The 2018 burn occurred when the maintenance manager at the Cannery Creek site, Michael Tompkins, ordered workers to burn four 55-gallon drums containing a mix of waste oil and jet fuel in an open burn pit, the agreement says. Tompkins asked the workers to puncture the drums to increase airflow during the burning, and to leave the bung holes atop the drums open.

During the disposal, one drum fell over, causing jet fuel to spill from the bung hole and ignite, burning an employee who required a medevac flight to safety. His injuries, including mental health impacts and disfiguring scars to his face, neck and hands, resulted in costs and employment losses between $580,000 and $805,000, the agreement says.

After learning of the employee’s injuries, criminal authorities with the Environmental Protection Agency launched an investigation into the hatchery’s disposal practices, the agreement says.

The agreement does not say how much oil and jet fuel was released into the environment. Anna Carey, environmental program specialist with the Alaska Department of Environmental Conservation, said Monday the company reported a spill at the burn pit of less than five gallons. The amount was not enough to trigger a fine from the state, but the agency investigated and required a proper cleanup of the contaminated soil, Carey said.

In an earlier incident, the agreement says that the company in 2017 accepted a civil settlement and a $55,000 fine with the state, to resolve a 400-gallon diesel fuel spill from a heating oil tank at the Cannery Creek Hatchery in 2013.

That settlement required that an environmental consulting firm audit the hatcheries and develop a compliance plan for each with a Dec. 31, 2017 deadline.

The review found concerns about how to handle accumulated waste oil and fuel at other Prince William Sound hatcheries, the settlement said.

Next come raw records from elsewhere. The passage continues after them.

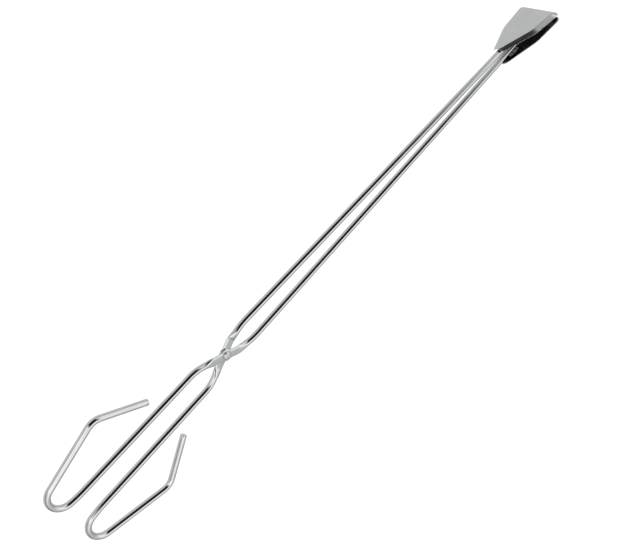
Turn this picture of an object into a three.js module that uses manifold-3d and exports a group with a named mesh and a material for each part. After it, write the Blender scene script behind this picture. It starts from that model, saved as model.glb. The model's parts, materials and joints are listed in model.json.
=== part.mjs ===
// Long crucible tongs: two bent steel rods crossed on a rivet, each with an open
// finger loop at one end and a dished jaw plate welded to the other.
// Units are millimetres. While modelling, +X points from the rivet to the jaws,
// +Z runs up the rivet's axis, and the tongs open and close in the XY plane.
import * as THREE from "three";
import { mergeVertices } from "three/addons/utils/BufferGeometryUtils.js";
import Module from "manifold-3d";

const wasm = await Module();
wasm.setup();

const GAP = 0.3;

// Rod stock and the flat that is forged on it for the rivet.
const ROD_R = 3.175;
const ROD_SIDES = 20;
const END_CHAMFER = 0.8;
const FLAT_THICK = 2.3;
const FLAT_WIDTH = 8.8;
const FLAT_HALF_LENGTH = 14;
const FORGED_HALF_LENGTH = 25;
const EYE_R = 6.2;
const HOLE_R = 2.8;

// Rivet.
const RIVET_R = HOLE_R - GAP;
const HEAD_R = 4.4;
const HEAD_HEIGHT = 2.6;
const TAIL_R = 4;
const TAIL_HEIGHT = 1.6;

// Bends of one arm, from the rivet towards the jaw and from the rivet towards the loop.
const JAW_SIDE = {
  leave: 32,
  reach: 22,
  bendR: 60,
  closeIn: 1.06,
  rodEnd: 438,
};
const GRIP_SIDE = {
  leave: 23.3,
  reach: 33.4,
  bendR: 32,
  flare: 0.35,
  innerRun: 132,
  easeR: 100,
  easeTurn: 8.5,
  loopR: 14,
  loopTurn: 155.3,
  outerRun: 67.8,
  cornerR: 14.7,
  cornerTurn: 52.2,
  endRun: 52.5,
};

// Jaw plate: a five-sided pressed dish with sloping walls, narrow and shallow where the rod enters.
const SHEET = 1;
const JAW = {
  rearX: 413,
  outerY: 10.3,
  slope: 0.055,
  length: 70.3,
  shoulderX: 35,
  rearHalf: 6,
  shoulderHalf: 21.2,
  frontHalf: 24.8,
  cornerR: 5.8,
  depth: 3.8,
  rearDepth: 2.8,
  wallWide: 3.8,
  wallDrop: 3.4,
};

// Weld beads that hold each plate on its rod.
const WELD = { start: 9, length: 14, r: 2.1, side: 3.5, drop: 2.7, endR: 2.5 };

const chrome = () => new THREE.MeshStandardMaterial({ color: 0xd9dbdd, metalness: 1, roughness: 0.12 });
const sheetChrome = () => new THREE.MeshStandardMaterial({ color: 0xc9cbcc, metalness: 1, roughness: 0.28 });
const rivetSteel = () => new THREE.MeshStandardMaterial({ color: 0xd0d2d4, metalness: 1, roughness: 0.2 });
const weldSteel = () => new THREE.MeshStandardMaterial({ color: 0x9a9a98, metalness: 1, roughness: 0.45 });

const radians = THREE.MathUtils.degToRad;

function solid(geometry) {
  const plain = geometry.index ? geometry.toNonIndexed() : geometry.clone();
  plain.deleteAttribute("normal");
  plain.deleteAttribute("uv");
  const merged = mergeVertices(plain, 1e-4);
  return new wasm.Manifold(new wasm.Mesh({
    numProp: 3,
    vertProperties: new Float32Array(merged.attributes.position.array),
    triVerts: new Uint32Array(merged.index.array),
  }));
}

function mesh(name, manifold, material) {
  const out = manifold.getMesh();
  const geometry = new THREE.BufferGeometry();
  geometry.setAttribute("position", new THREE.BufferAttribute(out.vertProperties, 3));
  geometry.setIndex(new THREE.BufferAttribute(out.triVerts, 1));
  geometry.computeVertexNormals();
  const piece = new THREE.Mesh(geometry, material);
  piece.name = name;
  return piece;
}

// Walks straight runs and bends from the rivet and returns the stations passed.
function walk(headingDegrees, runs) {
  const stations = [];
  const at = new THREE.Vector2();
  let heading = radians(headingDegrees);
  let travelled = 0;
  for (const run of runs) {
    const turn = radians(run.turn ?? 0);
    const length = run.length ?? run.radius * Math.abs(turn);
    const fine = travelled < FORGED_HALF_LENGTH ? length / 1.6 : 1;
    const steps = Math.ceil(Math.max(fine, Math.abs(turn) / radians(9)));
    for (let i = 0; i < steps; i += 1) {
      const half = turn / steps / 2;
      const chord = length / steps * (half === 0 ? 1 : Math.sin(half) / half);
      at.add(new THREE.Vector2(Math.cos(heading + half), Math.sin(heading + half)).multiplyScalar(chord));
      heading += 2 * half;
      travelled += length / steps;
      stations.push({ x: at.x, y: at.y, heading, s: travelled, r: ROD_R });
    }
  }
  return stations;
}

// A straight run that ends where the next bend begins, so that lengths are between corners.
const tangent = (radius, turn) => radius * Math.tan(Math.abs(radians(turn)) / 2);

function jawStations() {
  const j = JAW_SIDE;
  const turn = j.leave + j.closeIn;
  const before = j.reach - tangent(j.bendR, turn);
  const stations = walk(-j.leave, [{ length: before }, { radius: j.bendR, turn }, { length: FORGED_HALF_LENGTH }]);
  const last = stations[stations.length - 1];
  const rest = (j.rodEnd - last.x) / Math.cos(last.heading);
  const finish = (length, r) => ({
    x: last.x + length * Math.cos(last.heading),
    y: last.y + length * Math.sin(last.heading),
    heading: last.heading,
    s: last.s + length,
    r,
  });
  return [...stations, finish(rest - END_CHAMFER, ROD_R), finish(rest, ROD_R - END_CHAMFER)];
}

function gripStations() {
  const g = GRIP_SIDE;
  const firstTurn = g.leave - g.flare;
  const corner = tangent(g.cornerR, g.cornerTurn);
  const stations = walk(180 - g.leave, [
    { length: g.reach - tangent(g.bendR, firstTurn) },
    { radius: g.bendR, turn: firstTurn },
    { length: g.innerRun },
    { radius: g.easeR, turn: -g.easeTurn },
    { radius: g.loopR, turn: -g.loopTurn },
    { length: g.outerRun - corner },
    { radius: g.cornerR, turn: -g.cornerTurn },
    { length: g.endRun - corner - END_CHAMFER },
    { length: END_CHAMFER },
  ]);
  stations[stations.length - 1].r = ROD_R - END_CHAMFER;
  return stations;
}

// One arm as a straight bar that is flattened beside the rivet and then bent to its stations.
function armSolid() {
  const turnedRound = jawStations().reverse().map((p) => ({ ...p, heading: p.heading + Math.PI }));
  const bendAtRivet = Math.PI - radians((JAW_SIDE.leave + GRIP_SIDE.leave) / 2);
  const centre = { x: 0, y: 0, heading: bendAtRivet, s: 0, r: ROD_R };
  const stations = [...turnedRound, centre, ...gripStations()];
  const bar = new THREE.CylinderGeometry(1, 1, 1, ROD_SIDES, stations.length - 1);
  const position = bar.attributes.position;
  for (let i = 0; i < position.count; i += 1) {
    const station = stations[Math.round((0.5 - position.getY(i)) * (stations.length - 1))];
    const round = THREE.MathUtils.smoothstep(station.s, FLAT_HALF_LENGTH, FORGED_HALF_LENGTH);
    const eye = Math.sqrt(Math.max(0, EYE_R ** 2 - station.s ** 2));
    const across = THREE.MathUtils.lerp(Math.max(FLAT_WIDTH / 2, eye), station.r, round);
    const thick = THREE.MathUtils.lerp(FLAT_THICK / 2, station.r, round);
    const lift = THREE.MathUtils.lerp((FLAT_THICK + GAP) / 2, 0, round);
    const power = THREE.MathUtils.lerp(0.5, 1, round);
    const squared = (value) => Math.sign(value) * Math.abs(value) ** power;
    const side = squared(position.getX(i)) * across;
    position.setXYZ(
      i,
      station.x - Math.sin(station.heading) * side,
      station.y + Math.cos(station.heading) * side,
      squared(position.getZ(i)) * thick + lift,
    );
  }
  const hole = new THREE.CylinderGeometry(HOLE_R, HOLE_R, 4 * FLAT_THICK, 32).rotateX(Math.PI / 2);
  return solid(bar).subtract(solid(hole));
}

function rivetSolid() {
  const under = FLAT_THICK + GAP / 2 + GAP;
  const profile = new THREE.Path();
  profile.moveTo(0, -under - TAIL_HEIGHT);
  profile.lineTo(TAIL_R - TAIL_HEIGHT, -under - TAIL_HEIGHT);
  profile.quadraticCurveTo(TAIL_R, -under - TAIL_HEIGHT, TAIL_R, -under);
  profile.lineTo(RIVET_R, -under);
  profile.lineTo(RIVET_R, under);
  profile.lineTo(HEAD_R, under);
  profile.bezierCurveTo(HEAD_R, under + HEAD_HEIGHT * 0.6, HEAD_R * 0.6, under + HEAD_HEIGHT, 0, under + HEAD_HEIGHT);
  return solid(new THREE.LatheGeometry(profile.getPoints(10), 32).rotateX(Math.PI / 2));
}

// The five-sided outline of a jaw plate, drawn in by an inset, with rounded front corners. It runs
// on behind the rear edge at x = 0, where the plate is cut off.
function jawOutline(inset) {
  const { length, shoulderX, rearHalf, shoulderHalf, frontHalf, cornerR, wallWide } = JAW;
  const end = length - inset;
  const front = frontHalf - inset;
  const shoulder = shoulderHalf - inset;
  const rear = rearHalf - inset;
  const r = cornerR - inset;
  const shape = new THREE.Shape();
  shape.moveTo(-2 * wallWide, -rear);
  shape.lineTo(0, -rear);
  shape.lineTo(shoulderX, -shoulder);
  shape.absarc(end - r, -front + r, r, -Math.PI / 2, 0);
  shape.absarc(end - r, front - r, r, 0, Math.PI / 2);
  shape.lineTo(shoulderX, shoulder);
  shape.lineTo(0, rear);
  shape.lineTo(-2 * wallWide, rear);
  return shape;
}

// A slab of the given outline with its top at z = 0, walls that slope out below it, and a flat underside.
function slopedSlab(shape, depth) {
  const geometry = new THREE.ExtrudeGeometry(shape, {
    depth: 2 * depth,
    curveSegments: 6,
    bevelThickness: JAW.wallDrop,
    bevelSize: JAW.wallWide,
    bevelOffset: -JAW.wallWide,
    bevelSegments: 1,
  });
  geometry.translate(0, 0, -2 * depth - JAW.wallDrop);
  const keep = new THREE.BoxGeometry(4 * JAW.length, 4 * JAW.frontHalf, 2 * depth);
  return solid(geometry).intersect(solid(keep));
}

// Everything below the line on which the rim gets shallower towards the rear.
function belowRearRim() {
  const box = new THREE.BoxGeometry(2 * JAW.length, 4 * JAW.frontHalf, 4 * JAW.depth);
  box.translate(0, 0, -2 * JAW.depth);
  box.rotateY(Math.atan2(JAW.depth - JAW.rearDepth, JAW.shoulderX)).translate(0, 0, -JAW.rearDepth);
  return solid(box);
}

// Jaw plate with its outer face on z = 0, its rear edge at x = 0 and its rim hanging down.
function jawSolid() {
  const dish = slopedSlab(jawOutline(0), JAW.depth);
  const hollow = slopedSlab(jawOutline(SHEET), JAW.depth + SHEET);
  const behind = new THREE.BoxGeometry(JAW.length, 4 * JAW.frontHalf, 4 * JAW.depth);
  behind.translate(-JAW.length / 2, 0, 0);
  return dish.subtract(hollow.translate(0, 0, -SHEET)).subtract(belowRearRim()).subtract(solid(behind));
}

// What a weld bead may not fill: the rod with its gap, and everything above the plate's inner face.
function weldLimits() {
  const lean = JAW.slope - Math.tan(radians(JAW_SIDE.closeIn));
  const keepOff = new THREE.CylinderGeometry(ROD_R + GAP, ROD_R + GAP, 2 * JAW_SIDE_AT_JAW.inside, ROD_SIDES * 2);
  keepOff.rotateZ(-Math.PI / 2).rotateY(-lean).translate(0, 0, JAW_SIDE_AT_JAW.y - JAW.outerY);
  const above = new THREE.BoxGeometry(3 * JAW.length, 3 * JAW.frontHalf, 2 * JAW.depth);
  above.translate(0, 0, JAW.depth - SHEET - GAP);
  return solid(keepOff).add(solid(above));
}

// How far the rod reaches into its plate, and how far off the closing plane it lies at the plate's rear.
const JAW_SIDE_AT_JAW = (() => {
  const stations = jawStations();
  const end = stations[stations.length - 1];
  const inside = end.x - JAW.rearX + (JAW.outerY + end.y) * JAW.slope + GAP;
  return { inside, y: -end.y + (end.x - JAW.rearX) * Math.tan(radians(JAW_SIDE.closeIn)) };
})();

function sideWeld(side) {
  const bead = new THREE.CapsuleGeometry(WELD.r, WELD.length, 4, 12);
  bead.rotateZ(Math.PI / 2).translate(WELD.start + WELD.length / 2, side * WELD.side, -WELD.drop);
  return solid(bead).subtract(weldLimits());
}

function endWeld() {
  const bead = new THREE.SphereGeometry(WELD.endR, 16, 10);
  bead.translate(JAW_SIDE_AT_JAW.inside + WELD.endR / 3, 0, -WELD.drop - GAP);
  return solid(bead).subtract(weldLimits());
}

// One arm with its jaw plate and welds; the plate faces -Y, away from the other jaw.
function armGroup(name) {
  const group = new THREE.Group();
  group.add(mesh(`${name}_arm`, armSolid(), chrome()));
  const jaw = new THREE.Group();
  jaw.add(mesh(`${name}_jaw_plate`, jawSolid(), sheetChrome()));
  jaw.add(mesh(`${name}_jaw_weld_a`, sideWeld(1), weldSteel()));
  jaw.add(mesh(`${name}_jaw_weld_b`, sideWeld(-1), weldSteel()));
  jaw.add(mesh(`${name}_jaw_weld_end`, endWeld(), weldSteel()));
  jaw.position.set(JAW.rearX, -JAW.outerY, 0);
  jaw.rotation.set(Math.PI / 2, 0, Math.atan(JAW.slope), "ZYX");
  group.add(jaw);
  return group;
}

const tongs = new THREE.Group();
const upper = armGroup("upper");
const lower = armGroup("lower");
lower.rotation.x = Math.PI;
tongs.add(upper, lower, mesh("pivot_rivet", rivetSolid(), rivetSteel()));

// The origin is put under the middle of the whole tool.
tongs.updateMatrixWorld(true);
const box = new THREE.Box3().setFromObject(tongs, true);
const middle = box.getCenter(new THREE.Vector3());
tongs.position.set(-middle.x, -middle.y, -box.min.z);

export default tongs;
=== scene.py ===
import json
import math

import bmesh
import bpy
from mathutils import Matrix, Vector


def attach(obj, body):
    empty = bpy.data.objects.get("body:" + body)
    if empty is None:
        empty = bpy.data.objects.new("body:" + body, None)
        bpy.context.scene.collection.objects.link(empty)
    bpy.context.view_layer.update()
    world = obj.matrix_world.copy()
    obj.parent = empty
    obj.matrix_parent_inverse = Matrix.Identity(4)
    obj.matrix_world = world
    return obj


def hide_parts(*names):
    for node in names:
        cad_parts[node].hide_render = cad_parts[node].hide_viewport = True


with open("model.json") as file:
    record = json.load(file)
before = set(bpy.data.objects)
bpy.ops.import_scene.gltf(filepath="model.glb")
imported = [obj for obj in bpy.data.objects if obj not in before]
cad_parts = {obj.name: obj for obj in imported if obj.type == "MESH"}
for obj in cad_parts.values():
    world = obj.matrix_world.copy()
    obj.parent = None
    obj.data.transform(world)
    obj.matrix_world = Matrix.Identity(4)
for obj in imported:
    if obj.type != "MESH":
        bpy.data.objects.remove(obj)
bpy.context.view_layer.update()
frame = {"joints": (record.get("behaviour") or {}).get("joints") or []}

MM = 0.001

# The rivet's axis and the level where the two flats meet come from the joint.
PIVOT = Vector(frame["joints"][0]["pos_m"])

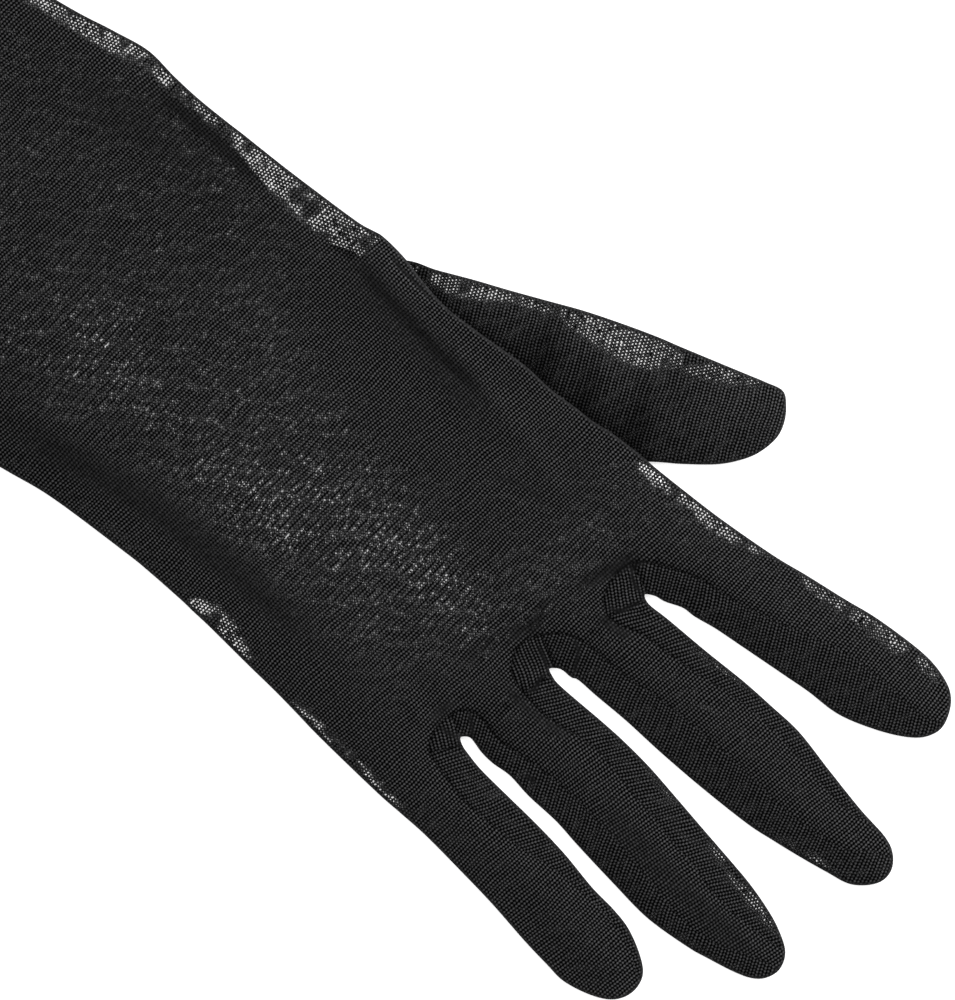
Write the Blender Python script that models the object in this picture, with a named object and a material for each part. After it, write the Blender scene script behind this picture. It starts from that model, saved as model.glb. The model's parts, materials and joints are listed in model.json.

“In June 2018, the Armin F. Koernig Hatchery spilled diesel fuel into Sawmill Bay while rinsing a mislabeled 55-gallon drum containing diesel fuel,” the agreement says. “In July 2018, the manager of a third hatchery, the Main Bay Hatchery, emailed PWSAC management requesting assistance removing used oil and was told that PWSAC was ‘working on a strategy for removal,’ likely by finding ‘a site that can stage or burn the used oil.’ ”

The review by the consulting firm also led to findings that the Cannery Creek Hatchery was storing oil products in various spots without the appropriate protection to prevent a spill. The improper storage continued at least six months after 2017, the deadline for compliance, according to the agreement.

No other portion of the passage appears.